Abstract

Orthogonal modes are an effective method for aerodynamic shape optimization due to their excellent design space compactness; however, all existing methods are generated from a database of representative geometry. Moreover, application to high-fidelity design spaces is not possible because high-frequency shape components are insufficiently bounded, leading to nonsmooth and oscillatory geometries. In this work, a new generic methodology for generating orthogonal shape modes is presented based on a purely geometric derivation, eliminating the need for geometric training data. The new method is a further development of the gradient-limiting method developed previously for constraining the design space in a geometrically meaningful way to reduce the effective degrees of freedom and improve optimization convergence rate and final result. Here, the gradient-limiting methodology is reformulated by transforming the constraints directly onto design variables to produce orthogonal shape modes with equivalent constraints for ensuring smooth and valid iterates. The new generic methodology requires no training data, can be applied to arbitrary topologies using different boundary conditions, and naturally includes translational modes as part of the orthogonal basis.
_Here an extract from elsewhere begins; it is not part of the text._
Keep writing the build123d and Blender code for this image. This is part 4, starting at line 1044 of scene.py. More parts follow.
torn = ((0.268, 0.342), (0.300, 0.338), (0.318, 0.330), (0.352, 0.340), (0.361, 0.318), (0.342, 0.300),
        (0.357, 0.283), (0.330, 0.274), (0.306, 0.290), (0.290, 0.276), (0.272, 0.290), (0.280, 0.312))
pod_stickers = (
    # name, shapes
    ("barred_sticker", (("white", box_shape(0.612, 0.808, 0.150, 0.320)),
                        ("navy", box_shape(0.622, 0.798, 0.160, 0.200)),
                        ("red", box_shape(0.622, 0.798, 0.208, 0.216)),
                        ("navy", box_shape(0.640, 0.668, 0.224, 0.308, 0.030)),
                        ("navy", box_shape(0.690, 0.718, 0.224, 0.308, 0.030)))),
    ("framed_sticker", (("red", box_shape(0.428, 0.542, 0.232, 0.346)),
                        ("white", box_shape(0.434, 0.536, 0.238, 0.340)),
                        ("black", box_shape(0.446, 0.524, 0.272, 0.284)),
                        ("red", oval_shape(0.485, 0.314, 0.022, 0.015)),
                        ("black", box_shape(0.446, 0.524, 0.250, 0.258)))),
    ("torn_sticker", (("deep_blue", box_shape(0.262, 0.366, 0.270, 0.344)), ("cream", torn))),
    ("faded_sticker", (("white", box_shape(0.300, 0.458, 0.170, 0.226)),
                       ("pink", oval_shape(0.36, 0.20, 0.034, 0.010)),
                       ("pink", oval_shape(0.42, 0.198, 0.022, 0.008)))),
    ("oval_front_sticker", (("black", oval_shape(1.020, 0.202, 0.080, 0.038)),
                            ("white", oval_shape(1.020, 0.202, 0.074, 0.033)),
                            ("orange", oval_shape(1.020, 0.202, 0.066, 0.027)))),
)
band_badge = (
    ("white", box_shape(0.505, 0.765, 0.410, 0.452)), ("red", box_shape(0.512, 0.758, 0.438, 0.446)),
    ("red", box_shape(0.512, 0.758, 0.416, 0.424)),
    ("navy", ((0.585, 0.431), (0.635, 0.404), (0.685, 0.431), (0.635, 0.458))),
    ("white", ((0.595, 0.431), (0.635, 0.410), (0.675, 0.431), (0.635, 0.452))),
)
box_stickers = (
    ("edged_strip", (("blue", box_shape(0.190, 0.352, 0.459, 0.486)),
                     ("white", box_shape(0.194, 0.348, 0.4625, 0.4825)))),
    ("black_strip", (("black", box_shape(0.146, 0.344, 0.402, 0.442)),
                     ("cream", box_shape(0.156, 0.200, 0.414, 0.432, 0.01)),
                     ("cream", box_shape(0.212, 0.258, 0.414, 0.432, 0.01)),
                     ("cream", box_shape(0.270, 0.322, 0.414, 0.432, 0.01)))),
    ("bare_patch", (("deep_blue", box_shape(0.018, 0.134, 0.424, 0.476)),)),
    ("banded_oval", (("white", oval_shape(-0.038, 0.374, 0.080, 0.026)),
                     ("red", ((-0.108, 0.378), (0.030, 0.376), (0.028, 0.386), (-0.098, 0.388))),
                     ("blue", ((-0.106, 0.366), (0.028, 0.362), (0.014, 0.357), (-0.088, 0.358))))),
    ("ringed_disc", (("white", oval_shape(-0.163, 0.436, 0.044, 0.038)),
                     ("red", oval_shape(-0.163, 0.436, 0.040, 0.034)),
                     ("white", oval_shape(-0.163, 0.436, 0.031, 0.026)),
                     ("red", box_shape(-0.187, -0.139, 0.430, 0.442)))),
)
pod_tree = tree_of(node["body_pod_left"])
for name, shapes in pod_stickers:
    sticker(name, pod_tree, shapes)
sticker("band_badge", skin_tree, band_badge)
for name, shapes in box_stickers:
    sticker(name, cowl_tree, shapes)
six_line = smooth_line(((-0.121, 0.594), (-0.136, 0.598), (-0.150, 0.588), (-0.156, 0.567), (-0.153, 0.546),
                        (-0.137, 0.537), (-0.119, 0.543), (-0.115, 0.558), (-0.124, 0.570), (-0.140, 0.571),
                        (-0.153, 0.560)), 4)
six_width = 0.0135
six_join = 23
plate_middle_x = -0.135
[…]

When applied to two standard aerodynamic test cases, the new method has superior performance compared to library-derived modes. Importantly, the optimization convergence rate is independent of the number of design variables, and the optimized objective at high design fidelities is greatly improved by avoiding local minima corresponding to spurious geometries. A nonstandard test case is demonstrated, for which traditional library modes are not useable due to nontrivial topology, and it is shown to benefit from the high-fidelity design space and translational mode made possible with the novel methodology.